The sampling clock is not derived from the bit rate, it's the other way around. For 9600 bps you'll have to set the sampling clock to 153 600 Hz, which you'll derive through a prescaler from the microcontroller's clock frequency. Then the bit clock is derived from that by another division by 16.
unmatched clocks
This is what will happen if the receiver's clock isn't synchronous with the transmitter's:
The receiver's clock is 6.25 % slow, and you can see that sampling for every next bit will be later and later. A typical UART transmission consists of 10 bits: 1 start bit, a payload of 8 data bits, and 1 stop bit. Then if you sample in the middle of a bit you can afford to be half a bit off at the last bit, the stop bit. Half a bit on ten bits is 5 %, so with our 6.25 % deviation we'll run into problems. That shows clearly in the picture: already at the third data bit we're sampling near the edge.
Let's step back a bit and talk about the low level signalling protocol used by UARTs. TX and RX are data lines, not clocks. The clocks are only inside each UART, which is why there has to be agreement up front about what the baud rate is.

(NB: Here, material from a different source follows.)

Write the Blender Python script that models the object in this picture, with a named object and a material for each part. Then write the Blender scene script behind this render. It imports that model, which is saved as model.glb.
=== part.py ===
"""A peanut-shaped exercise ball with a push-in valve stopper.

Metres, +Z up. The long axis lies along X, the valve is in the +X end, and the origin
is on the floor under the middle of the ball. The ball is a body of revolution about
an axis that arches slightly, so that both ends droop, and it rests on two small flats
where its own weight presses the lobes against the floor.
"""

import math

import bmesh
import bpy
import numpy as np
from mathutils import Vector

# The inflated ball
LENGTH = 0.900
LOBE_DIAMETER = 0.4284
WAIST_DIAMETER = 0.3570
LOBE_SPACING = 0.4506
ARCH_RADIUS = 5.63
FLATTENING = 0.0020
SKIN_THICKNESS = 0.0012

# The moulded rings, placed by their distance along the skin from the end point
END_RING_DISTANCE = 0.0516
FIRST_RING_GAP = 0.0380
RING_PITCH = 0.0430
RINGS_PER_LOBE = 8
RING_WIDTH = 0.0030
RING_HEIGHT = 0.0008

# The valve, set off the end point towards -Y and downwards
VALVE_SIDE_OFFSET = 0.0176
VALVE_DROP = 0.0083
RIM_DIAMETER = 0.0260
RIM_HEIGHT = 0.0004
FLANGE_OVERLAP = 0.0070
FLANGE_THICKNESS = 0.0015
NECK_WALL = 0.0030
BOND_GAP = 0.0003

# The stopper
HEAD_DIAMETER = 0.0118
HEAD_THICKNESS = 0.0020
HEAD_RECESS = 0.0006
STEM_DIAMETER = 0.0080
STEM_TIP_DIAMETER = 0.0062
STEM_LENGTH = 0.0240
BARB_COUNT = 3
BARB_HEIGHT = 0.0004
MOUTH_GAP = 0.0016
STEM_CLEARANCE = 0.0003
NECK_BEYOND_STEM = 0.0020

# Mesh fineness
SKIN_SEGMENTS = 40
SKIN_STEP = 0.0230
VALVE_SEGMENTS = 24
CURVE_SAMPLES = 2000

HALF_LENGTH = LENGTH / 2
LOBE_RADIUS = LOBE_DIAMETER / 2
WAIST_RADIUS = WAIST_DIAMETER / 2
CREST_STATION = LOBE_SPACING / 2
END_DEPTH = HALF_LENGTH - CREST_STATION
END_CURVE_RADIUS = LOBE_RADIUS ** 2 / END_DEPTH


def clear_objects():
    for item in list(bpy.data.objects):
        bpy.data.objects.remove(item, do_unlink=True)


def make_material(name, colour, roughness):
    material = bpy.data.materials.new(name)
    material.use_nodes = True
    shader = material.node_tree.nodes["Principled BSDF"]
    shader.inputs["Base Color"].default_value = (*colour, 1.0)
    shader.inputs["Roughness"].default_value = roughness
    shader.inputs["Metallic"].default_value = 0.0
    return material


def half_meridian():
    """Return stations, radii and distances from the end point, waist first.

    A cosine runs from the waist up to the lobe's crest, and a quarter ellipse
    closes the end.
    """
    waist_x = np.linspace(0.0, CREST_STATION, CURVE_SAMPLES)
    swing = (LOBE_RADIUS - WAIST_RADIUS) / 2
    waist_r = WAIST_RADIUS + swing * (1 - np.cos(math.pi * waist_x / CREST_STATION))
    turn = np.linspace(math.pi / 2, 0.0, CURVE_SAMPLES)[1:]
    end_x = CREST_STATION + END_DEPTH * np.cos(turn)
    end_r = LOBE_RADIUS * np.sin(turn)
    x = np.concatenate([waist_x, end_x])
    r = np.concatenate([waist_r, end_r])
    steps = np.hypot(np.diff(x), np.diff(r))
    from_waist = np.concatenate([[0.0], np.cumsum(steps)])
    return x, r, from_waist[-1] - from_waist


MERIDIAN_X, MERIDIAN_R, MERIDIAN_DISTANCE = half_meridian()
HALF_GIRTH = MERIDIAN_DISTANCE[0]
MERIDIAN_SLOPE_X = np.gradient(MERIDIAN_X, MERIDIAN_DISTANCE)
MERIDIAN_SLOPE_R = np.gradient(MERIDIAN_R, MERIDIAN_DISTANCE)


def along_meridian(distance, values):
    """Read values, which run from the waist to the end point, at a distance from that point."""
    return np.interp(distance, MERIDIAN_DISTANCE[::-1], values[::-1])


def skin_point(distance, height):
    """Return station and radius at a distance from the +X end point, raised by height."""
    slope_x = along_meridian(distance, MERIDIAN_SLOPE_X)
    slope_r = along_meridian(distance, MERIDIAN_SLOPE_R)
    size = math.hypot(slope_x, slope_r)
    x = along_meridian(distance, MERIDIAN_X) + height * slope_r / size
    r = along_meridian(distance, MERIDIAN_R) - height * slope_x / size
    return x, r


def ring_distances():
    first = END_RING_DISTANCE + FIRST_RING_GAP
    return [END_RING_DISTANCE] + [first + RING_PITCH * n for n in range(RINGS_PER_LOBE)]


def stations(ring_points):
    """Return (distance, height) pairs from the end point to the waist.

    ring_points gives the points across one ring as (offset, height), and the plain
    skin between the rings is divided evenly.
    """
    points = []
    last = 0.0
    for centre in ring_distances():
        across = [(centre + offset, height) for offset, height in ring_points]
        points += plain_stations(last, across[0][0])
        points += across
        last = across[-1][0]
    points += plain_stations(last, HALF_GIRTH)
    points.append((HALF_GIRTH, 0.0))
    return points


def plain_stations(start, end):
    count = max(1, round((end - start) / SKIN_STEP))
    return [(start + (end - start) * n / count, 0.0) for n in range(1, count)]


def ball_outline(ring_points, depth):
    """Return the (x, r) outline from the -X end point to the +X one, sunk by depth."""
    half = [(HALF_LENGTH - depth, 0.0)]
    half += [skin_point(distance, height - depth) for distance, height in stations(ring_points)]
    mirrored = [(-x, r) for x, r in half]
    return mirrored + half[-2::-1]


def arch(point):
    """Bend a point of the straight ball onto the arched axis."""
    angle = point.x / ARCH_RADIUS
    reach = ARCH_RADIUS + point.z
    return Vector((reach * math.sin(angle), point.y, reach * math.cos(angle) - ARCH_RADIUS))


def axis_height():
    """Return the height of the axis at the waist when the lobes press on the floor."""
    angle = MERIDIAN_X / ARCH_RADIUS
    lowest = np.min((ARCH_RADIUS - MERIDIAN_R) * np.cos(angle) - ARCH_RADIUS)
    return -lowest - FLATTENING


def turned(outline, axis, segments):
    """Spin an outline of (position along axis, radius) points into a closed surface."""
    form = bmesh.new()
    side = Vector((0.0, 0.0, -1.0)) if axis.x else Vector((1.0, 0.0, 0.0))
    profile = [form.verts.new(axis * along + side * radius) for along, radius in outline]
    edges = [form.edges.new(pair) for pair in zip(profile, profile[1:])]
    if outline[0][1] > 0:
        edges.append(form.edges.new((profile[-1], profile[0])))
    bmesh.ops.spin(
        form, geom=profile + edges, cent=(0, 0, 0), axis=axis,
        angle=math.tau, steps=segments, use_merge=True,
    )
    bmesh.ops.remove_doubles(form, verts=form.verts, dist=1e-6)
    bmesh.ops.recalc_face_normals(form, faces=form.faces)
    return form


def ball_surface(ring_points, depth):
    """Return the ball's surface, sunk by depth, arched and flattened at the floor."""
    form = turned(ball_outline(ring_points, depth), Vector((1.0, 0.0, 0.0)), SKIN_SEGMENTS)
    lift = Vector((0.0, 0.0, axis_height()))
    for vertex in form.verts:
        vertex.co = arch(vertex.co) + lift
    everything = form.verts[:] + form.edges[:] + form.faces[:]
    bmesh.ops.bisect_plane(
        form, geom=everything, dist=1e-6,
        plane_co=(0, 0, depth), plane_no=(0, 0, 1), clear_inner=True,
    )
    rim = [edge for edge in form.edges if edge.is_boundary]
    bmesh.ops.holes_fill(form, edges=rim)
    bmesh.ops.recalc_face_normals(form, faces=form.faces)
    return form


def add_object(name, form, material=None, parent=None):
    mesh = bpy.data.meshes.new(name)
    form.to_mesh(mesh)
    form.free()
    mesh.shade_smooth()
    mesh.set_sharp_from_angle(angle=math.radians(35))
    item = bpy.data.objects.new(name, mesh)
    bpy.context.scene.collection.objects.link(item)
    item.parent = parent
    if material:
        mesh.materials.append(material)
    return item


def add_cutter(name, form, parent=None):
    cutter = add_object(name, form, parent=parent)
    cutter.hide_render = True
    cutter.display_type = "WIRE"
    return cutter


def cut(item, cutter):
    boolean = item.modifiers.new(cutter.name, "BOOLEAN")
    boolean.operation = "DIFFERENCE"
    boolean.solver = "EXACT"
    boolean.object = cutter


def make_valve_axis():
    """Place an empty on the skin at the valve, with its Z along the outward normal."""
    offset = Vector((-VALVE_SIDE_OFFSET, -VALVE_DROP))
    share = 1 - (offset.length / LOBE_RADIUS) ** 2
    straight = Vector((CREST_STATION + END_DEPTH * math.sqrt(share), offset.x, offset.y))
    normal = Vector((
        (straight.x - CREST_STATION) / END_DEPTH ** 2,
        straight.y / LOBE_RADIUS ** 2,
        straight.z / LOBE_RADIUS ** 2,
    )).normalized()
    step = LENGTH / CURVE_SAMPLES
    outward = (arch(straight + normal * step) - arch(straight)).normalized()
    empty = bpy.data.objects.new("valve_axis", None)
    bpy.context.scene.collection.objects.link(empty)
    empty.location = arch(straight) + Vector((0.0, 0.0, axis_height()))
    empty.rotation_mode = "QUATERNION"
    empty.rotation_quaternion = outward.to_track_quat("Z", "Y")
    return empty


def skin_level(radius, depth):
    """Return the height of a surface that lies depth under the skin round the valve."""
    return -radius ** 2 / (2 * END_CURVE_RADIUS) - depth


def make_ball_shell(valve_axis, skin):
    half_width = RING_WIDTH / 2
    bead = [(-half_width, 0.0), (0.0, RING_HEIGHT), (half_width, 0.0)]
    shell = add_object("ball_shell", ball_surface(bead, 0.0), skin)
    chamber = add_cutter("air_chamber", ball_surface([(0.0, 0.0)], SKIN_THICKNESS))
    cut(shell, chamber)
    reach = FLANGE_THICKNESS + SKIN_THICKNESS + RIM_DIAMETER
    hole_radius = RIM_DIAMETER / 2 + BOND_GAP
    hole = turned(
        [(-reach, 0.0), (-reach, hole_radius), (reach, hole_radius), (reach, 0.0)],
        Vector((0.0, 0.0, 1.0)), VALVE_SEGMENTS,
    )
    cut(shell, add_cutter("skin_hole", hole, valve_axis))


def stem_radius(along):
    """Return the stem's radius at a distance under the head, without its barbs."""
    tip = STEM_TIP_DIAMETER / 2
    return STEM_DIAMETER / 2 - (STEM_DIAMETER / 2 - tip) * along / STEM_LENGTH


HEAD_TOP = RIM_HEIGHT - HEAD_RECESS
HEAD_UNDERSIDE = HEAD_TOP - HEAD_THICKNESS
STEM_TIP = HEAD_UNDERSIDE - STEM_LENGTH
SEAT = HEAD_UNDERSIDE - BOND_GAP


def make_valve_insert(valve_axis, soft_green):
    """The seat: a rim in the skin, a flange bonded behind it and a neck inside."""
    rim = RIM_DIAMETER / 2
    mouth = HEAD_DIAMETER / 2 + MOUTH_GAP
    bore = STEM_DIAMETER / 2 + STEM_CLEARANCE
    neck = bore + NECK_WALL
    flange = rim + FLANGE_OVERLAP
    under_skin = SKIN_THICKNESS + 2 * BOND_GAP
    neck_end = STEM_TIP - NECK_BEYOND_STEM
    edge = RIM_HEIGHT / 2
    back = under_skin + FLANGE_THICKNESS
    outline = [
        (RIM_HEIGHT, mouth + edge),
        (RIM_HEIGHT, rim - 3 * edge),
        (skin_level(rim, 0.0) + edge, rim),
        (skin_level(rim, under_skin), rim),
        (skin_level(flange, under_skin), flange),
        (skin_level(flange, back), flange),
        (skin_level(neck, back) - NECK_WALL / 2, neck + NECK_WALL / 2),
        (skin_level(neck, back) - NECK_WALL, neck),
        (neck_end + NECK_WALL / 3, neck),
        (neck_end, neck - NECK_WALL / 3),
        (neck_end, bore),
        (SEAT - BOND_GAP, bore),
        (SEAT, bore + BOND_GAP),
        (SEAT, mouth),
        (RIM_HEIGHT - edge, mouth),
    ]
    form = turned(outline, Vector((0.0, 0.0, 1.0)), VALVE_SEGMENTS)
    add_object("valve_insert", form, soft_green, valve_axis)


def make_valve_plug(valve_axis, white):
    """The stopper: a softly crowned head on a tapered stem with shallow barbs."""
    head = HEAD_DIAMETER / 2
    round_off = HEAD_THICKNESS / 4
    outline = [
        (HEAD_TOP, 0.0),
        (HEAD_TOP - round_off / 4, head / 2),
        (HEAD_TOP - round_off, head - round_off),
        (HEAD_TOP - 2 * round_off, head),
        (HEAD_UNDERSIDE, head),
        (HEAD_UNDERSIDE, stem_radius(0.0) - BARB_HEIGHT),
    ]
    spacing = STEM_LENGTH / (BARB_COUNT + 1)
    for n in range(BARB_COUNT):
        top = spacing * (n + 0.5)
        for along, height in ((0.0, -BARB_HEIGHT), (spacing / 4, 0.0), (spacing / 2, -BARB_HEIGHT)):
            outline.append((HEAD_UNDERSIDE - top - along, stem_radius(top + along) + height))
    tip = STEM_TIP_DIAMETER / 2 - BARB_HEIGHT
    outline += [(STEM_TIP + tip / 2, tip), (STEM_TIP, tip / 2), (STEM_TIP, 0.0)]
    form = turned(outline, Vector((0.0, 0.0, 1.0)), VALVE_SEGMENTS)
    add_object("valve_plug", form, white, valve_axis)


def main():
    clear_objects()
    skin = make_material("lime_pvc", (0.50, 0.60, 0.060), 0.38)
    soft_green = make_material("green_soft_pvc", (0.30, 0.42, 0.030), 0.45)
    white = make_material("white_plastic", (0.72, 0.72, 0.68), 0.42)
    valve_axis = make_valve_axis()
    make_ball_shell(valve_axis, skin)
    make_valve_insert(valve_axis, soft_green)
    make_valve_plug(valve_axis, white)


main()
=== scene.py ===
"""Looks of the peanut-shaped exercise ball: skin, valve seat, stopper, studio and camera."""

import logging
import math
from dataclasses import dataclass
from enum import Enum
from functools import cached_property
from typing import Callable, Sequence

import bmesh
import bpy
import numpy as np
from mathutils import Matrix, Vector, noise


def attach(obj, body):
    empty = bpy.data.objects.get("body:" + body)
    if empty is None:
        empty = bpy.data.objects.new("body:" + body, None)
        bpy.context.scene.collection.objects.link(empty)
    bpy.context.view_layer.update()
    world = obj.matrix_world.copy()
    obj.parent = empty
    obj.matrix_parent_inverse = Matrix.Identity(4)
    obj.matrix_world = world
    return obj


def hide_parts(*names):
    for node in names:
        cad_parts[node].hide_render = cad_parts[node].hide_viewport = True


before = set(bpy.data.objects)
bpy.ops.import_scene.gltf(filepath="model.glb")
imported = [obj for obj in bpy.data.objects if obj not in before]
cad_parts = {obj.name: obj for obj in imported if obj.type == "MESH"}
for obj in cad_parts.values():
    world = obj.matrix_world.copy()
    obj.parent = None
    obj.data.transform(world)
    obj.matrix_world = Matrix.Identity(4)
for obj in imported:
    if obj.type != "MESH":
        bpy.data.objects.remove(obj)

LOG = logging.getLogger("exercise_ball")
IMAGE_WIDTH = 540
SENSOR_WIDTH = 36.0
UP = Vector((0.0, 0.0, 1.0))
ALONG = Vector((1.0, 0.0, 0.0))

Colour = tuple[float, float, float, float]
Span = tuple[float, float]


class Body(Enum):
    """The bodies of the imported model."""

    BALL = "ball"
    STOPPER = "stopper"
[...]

When not transmitting the line is left in the idle state. To transmit a byte (for example, other data widths are possible), the transmitter first sends the start bit. The receiver uses the time of the leading edge of the start bit and the known baud rate to then decode the rest of the character. Let's say for simplicity that 100 kBaud is being used. That means each bit time is 10 µs long. This includes the start bit, the data bits, and the stop bit(s). Therefore, the middle of the first data bit will be at 15 µs after the leading edge of the start bit, the second at 25 µs, etc.
As long as the receiver and transmitter clocks are the same, this could go on forever. However, they will never be exactly the same so it can't go on forever. To allow re-synchronization of the receiver's clock to the transmitter's clock, the data character ends, the line is left idle for a bit, then the process is repeated. Timing errors accumulate starting at the leading edge of the start bit, so the maximum drift is at the last bit. Once that character is over, the receiver resets waiting for the next start bit and the process repeats.

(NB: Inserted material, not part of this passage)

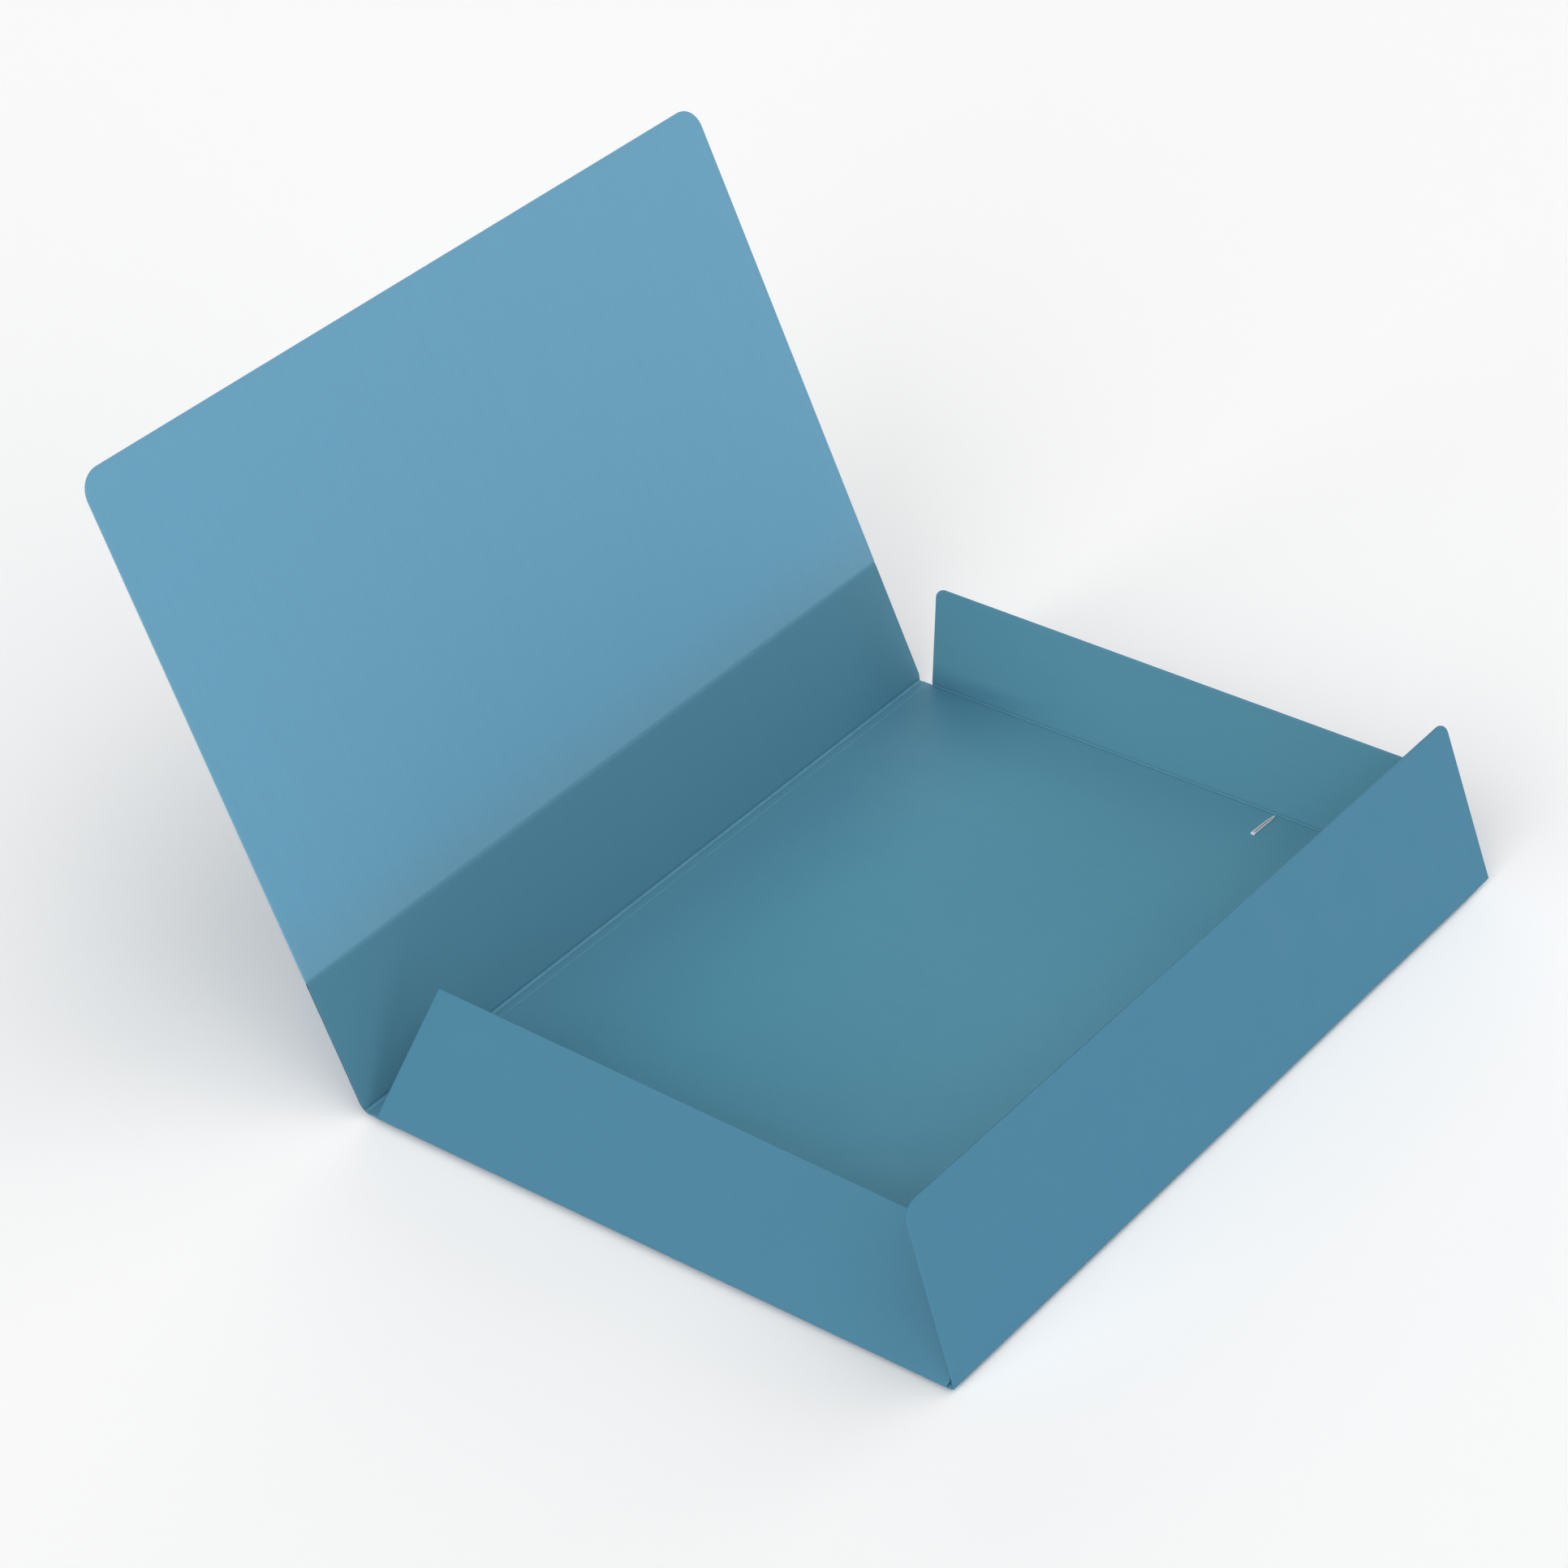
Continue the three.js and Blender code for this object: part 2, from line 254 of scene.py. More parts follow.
class Tree:
    """A small helper that adds and links nodes of one material."""

    def __init__(self, name):
        self.material = bpy.data.materials.new(name)
        self.material.use_nodes = True
        self.nodes = self.material.node_tree.nodes
        self.links = self.material.node_tree.links
        self.shader = self.nodes["Principled BSDF"]

    def put(self, socket, value):
        if isinstance(value, bpy.types.NodeSocket):
            self.links.new(value, socket)
        else:
            socket.default_value = value

    def set(self, **inputs):
        """Sets the shader's inputs, whose names are written with _ for a space."""
        for name, value in inputs.items():
            self.put(self.shader.inputs[name.replace("_", " ")], value)

    def math(self, operation, *values):
        """A maths node. Where there are more than two values, a chain of them."""
        if len(values) > 2:
            values = (self.math(operation, *values[:-1]), values[-1])
        node = self.nodes.new("ShaderNodeMath")
        node.operation = operation
        for socket, value in zip(node.inputs, values):
            self.put(socket, value)
        return node.outputs[0]

    def distance(self, value, line):
        return self.math("ABSOLUTE", self.math("SUBTRACT", value, line))

    def stretch(self, vector, factors):
        node = self.nodes.new("ShaderNodeVectorMath")
        node.operation = "MULTIPLY"
        self.put(node.inputs[0], vector)
        self.put(node.inputs[1], factors)
        return node.outputs[0]

    def mix(self, share, a, b, blend="MIX"):
        """A mix of two colours, which are the node's inputs 6 and 7."""
        node = self.nodes.new("ShaderNodeMix")
        node.data_type = "RGBA"
        node.blend_type = blend
        self.put(node.inputs[0], share)
        self.put(node.inputs[6], a)
        self.put(node.inputs[7], b)
        return node.outputs[2]

    def grey(self, value):
        node = self.nodes.new("ShaderNodeCombineColor")
        for socket in node.inputs:
            self.put(socket, value)
        return node.outputs[0]

    def noise(self, vector, scale, detail, roughness):
        node = self.nodes.new("ShaderNodeTexNoise")
        self.put(node.inputs["Vector"], vector)
        node.inputs["Scale"].default_value = scale
        node.inputs["Detail"].default_value = detail
        node.inputs["Roughness"].default_value = roughness
        return node.outputs["Fac"]

    def span(self, value, low, high, to_low=0.0, to_high=1.0, kind="SMOOTHSTEP"):
        node = self.nodes.new("ShaderNodeMapRange")
        node.interpolation_type = kind
        for socket, number in zip(node.inputs, (value, low, high, to_low, to_high)):
            self.put(socket, number)
        return node.outputs[0]

    def spread(self, noise, low, high):
        """Lets the middle half of a noise's range run from low to high."""
        return self.span(noise, *NOISE_ENDS, low, high, "LINEAR")

    def attribute(self, name):
        node = self.nodes.new("ShaderNodeAttribute")
        node.attribute_name = name
        return node.outputs["Vector"]

    def axes(self, vector):
        node = self.nodes.new("ShaderNodeSeparateXYZ")
        self.put(node.inputs[0], vector)
        return node.outputs

    def bump(self, height, depth, normal=None):
        """A bump whose depth is in millimetres."""
        node = self.nodes.new("ShaderNodeBump")
        node.inputs["Strength"].default_value = 1.0
        node.inputs["Distance"].default_value = depth * MM
        self.put(node.inputs["Height"], height)
        if normal is not None:
            self.put(node.inputs["Normal"], normal)
        return node.outputs[0]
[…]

With 8 data bits, the worst case for timing is sampling the last bit. That is 8.5 bit times from the timing reference, which is the leading edge of the start bit. If the receiver is off by 1/2 bit or more then, it will sample the last bit during a different bit. Clearly that is bad. This happens at a clock frequency mismatch of 1/2 bit in 8 1/2 bits, or 5.9%. That's the guaranteed to fail mismatch. For reliability, you usually want to make sure the receiver matches the transmitter to within half of that, or 2.9%. That represents a 1/4 bit time error at the last bit.
However, it's not quite that simple. In the scenario described above, the receiver essentially starts a stopwatch at the leading edge of the start bit. That could in theory be done in analog electronics, but that would be complicated and expensive and not easily integratable onto digital chips. Instead, most digital UART implementations have a internal clock that runs at 16x the expected bit rate. The "stopwatch" then counts these 16x cycles. That means there is a additional possible error of 1/16 bit added to all bit sampling times, which is like another .7% clock mismatch at the last bit.
Hopefully this makes it clear what the stop bit is, how bit timing works, and what the 16x clock is all about. I mostly skipped over stop bits, but maybe you can see for yourself now why at least one stop bit is required. Basically the stop bits are the minimum enforced line idle time between characters. This is the time during which the receiver has finished receiving a character and is ready for the next leading edge of a start bit. If there was no stop bit, then the last data bit could be the same polarity as the start bit and the receiver would have no edge to start its stopwatch on.
Long ago this protocol was decoded by cams, levers, and spinning wheels. Two stop bits were often used to allow the mechanism to reset. Nowadays, everything is done in digital logic and 1 stop bit is used pretty much universally. You often see the low level protocol written shorthand as 8-N-1, meaning 8 data bits, no parity bits (forget about these, they are rarely used today), and 1 stop bit. The start bit is implied since there is no option there.
Using 8-N-1, a 8 bit byte of data actually takes 10 bit times to send. This is one reason there is a distinction between "bit rate" and "baud rate". Baud rate refers to the individual bit signalling times, including the start and stop bits. At 100 kBaud, each bit that is transmitted takes 10 µs, including the start and stop bits. The whole character therefore takes 100 µs, but only 8 bits of real data are transferred. The baud rate is 100 k, but the data transfer bit rate from the point of view of higher levels is only 80 kBits/s.
The bit rate for transmission is the clock rate divided by (as you say, typically) 16. You also have some non-data bits for the framing bits (start, parity, stop). So for a 16000Hz clock you get 1000 bits per second, but after minimal framing bits are inserted only 800 data bits or 100 bytes per second.
For receiving, the receiver counts from the middle of the start bit 16 clocks and samples the line calls what it sees "first data bit". it repeats this count and sample enough times to read the whole symbol, it then confirms the presence of the stop bit and starts waiting for the next start bit.
As long as the receiver clock is close to the rate of the transmitter clock, the sampling will hit the correct parts of the transmitted signal.